In this Q&A, SAP head of digital manufacturing Mike Lackey discusses the SAP digital manufacturing network and how it helps manufacturers meet the demands of the new digital economy.
Next-generation technologies like the cloud, IoT, advanced analytics, machine learning, AI and 3D printing are changing the landscape of manufacturing. Manufacturers are using these technologies in digital manufacturing processes to gain insights into products and customers that can help them be more responsive and flexible to meet demand.
In this Q&A, Mike Lackey, SAP global head of solution management for digital manufacturing, discusses the SAP digital manufacturing strategy and the status of digital manufacturing in general.
How does the SAP digital manufacturing strategy fit into today's manufacturing landscape?
Mike Lackey: SAP digital manufacturing is a part of our digital supply chain, and we're starting to see it become more in the spotlight now.
What's new here is at the Hannover Fair [one of the world's largest industrial technology expositions] in April, we announced our cloud strategy for manufacturing. We announced our new SAP Digital Manufacturing Cloud for execution, which is a true multi-tenant application, and we announced an edge component.
Mike Lackey
I don't believe you can do manufacturing 100% in the cloud without having that edge component. There's an application at the point of work where there's an operator or the piece of equipment -- it's there at the edge. These [edge] blades have so much processing power on them, but the heavy lifting -- the analytics -- is done in the cloud.

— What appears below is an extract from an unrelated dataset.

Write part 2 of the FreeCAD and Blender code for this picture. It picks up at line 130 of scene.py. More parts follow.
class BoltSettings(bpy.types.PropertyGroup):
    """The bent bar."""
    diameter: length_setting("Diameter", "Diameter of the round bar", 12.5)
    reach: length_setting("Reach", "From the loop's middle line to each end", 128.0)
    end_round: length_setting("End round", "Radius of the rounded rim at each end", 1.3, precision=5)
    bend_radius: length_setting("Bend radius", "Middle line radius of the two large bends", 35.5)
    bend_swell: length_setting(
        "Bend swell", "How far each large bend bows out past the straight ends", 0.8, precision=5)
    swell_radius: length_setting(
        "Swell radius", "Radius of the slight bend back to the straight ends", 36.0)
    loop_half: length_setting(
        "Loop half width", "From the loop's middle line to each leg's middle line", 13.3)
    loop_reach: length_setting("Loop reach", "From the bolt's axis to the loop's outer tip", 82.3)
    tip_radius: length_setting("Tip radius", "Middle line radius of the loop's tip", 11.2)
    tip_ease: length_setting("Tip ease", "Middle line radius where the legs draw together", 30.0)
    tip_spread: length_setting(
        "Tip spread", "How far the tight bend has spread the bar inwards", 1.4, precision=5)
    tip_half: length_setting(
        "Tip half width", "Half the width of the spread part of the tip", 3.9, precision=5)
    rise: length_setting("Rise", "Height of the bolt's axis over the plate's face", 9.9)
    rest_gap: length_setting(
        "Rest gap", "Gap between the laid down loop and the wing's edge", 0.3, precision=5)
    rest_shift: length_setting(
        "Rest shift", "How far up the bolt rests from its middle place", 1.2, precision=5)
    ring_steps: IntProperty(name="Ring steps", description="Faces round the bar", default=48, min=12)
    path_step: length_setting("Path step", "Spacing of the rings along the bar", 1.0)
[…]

What are some of the other SAP initiatives that can help manufacturers in the digital economy?
Lackey: We also announced our Manufacturing Network, which is a connection into the SAP Ariba Network where you have over 30,000 discrete suppliers.
You can sell it, but if you can't manufacture and deliver it, what good is it?
Mike LackeySAP
Now, if you onboard with Ariba in our application, you can throw up a 3D drawing and collaborate with all these different vendors. They can say 'Yes, I can manufacture that for you,' then they can collaborate on the design. Then the first article can come into the system and you can collaborate on it. Then you process the order through Ariba or through S/4HANA. So it's a way to get this collaboration to find new suppliers.
Why is this important?
Lackey: In this digital world, we have access to more customers than ever before, and one tweet could generate 50,000 in demand in a day, but the demand only lasts for so long.
For example, when the Eagles won the Super Bowl, if you're an Eagles fan, you want that hat within the next two days -- or that night -- and if you don't get it, you're not going to pay a premium; you're going to wait until it goes on sale.
So where does digital manufacturing come in?
Lackey: You can sell it, but if you can't manufacture and deliver it, what good is it? That's why manufacturing is so important in this network because now you have to find vendors faster, you have to manage those vendors better and you need to collaborate with them on the design.
We have to build that agility into manufacturing. It's no longer about capacity, it's not whether you can make 20,000 a month, but can you make 2,000 in a day?
How is the digital manufacturing world affecting workers?
Lackey: You can better support the workers and give them better tools and get 2% to 5% efficiency out of that worker. One way we can connect the workers is through sensors. If you put them in the plant, you can monitor heat, you can monitor gasses, you can monitor the environment around them and tie that back into quality and performance. You can even put sensors on the operator.
If you think of a welding job where in the summer it's 90 or 100 degrees, how's that person's body holding up? Are you better off having two hours on, two hours off welding? How do you make that operator more efficient and more connected, as well?
So it's introducing intelligence not only into the stuff that's getting made, but also the way it gets made.
Lackey: Yes, and for this lot size of one, you'll pay a premium if something gets designed just for you. Nobody wants to compete on price anymore, and you're willing to pay that premium if you can get it in a reasonable amount of time.
When you go on these digital sites, there are two things that people are bidding on: time and price. If I can deliver it to you in 72 hours for $212, but the other guys can deliver it you for $240 in 36 hours, I believe the delivery time is going to outweigh the price.
Let's say you have a manufacturing plant in Arizona and need to get an item to Atlanta for next-day delivery. You can get it to Atlanta in that window if you can get it on that 11:30 FedEx flight, but all this data has to be done at the split second before you make the commitment.
This is not just for consumers because we're also seeing it in business. We have customers that are making engines and no two are the same on the same assembly line based on demand. So rather than having eight different factories or production lines, one for each, they're making them on the same production line.
Where are manufacturers now with digital manufacturing?
Lackey: The market leaders get it. In automotive, for example, we're seeing modular manufacturing versus linear. In modular, it comes out of the workstation and looks for the next available station. And if you want to make a change, rather than having to shut the plant or line down, you just have to find the next workstation or reconfigure.
The speed of innovation now is at an all-time high, and that's true for manufacturing, as well. How can you get innovation into your processes and into your products and then to the customer? So the leaders are in [the] execution phase and I tell people [in manufacturing] that they have to dream big -- what's your vision and what's your business going to look like in two years' time?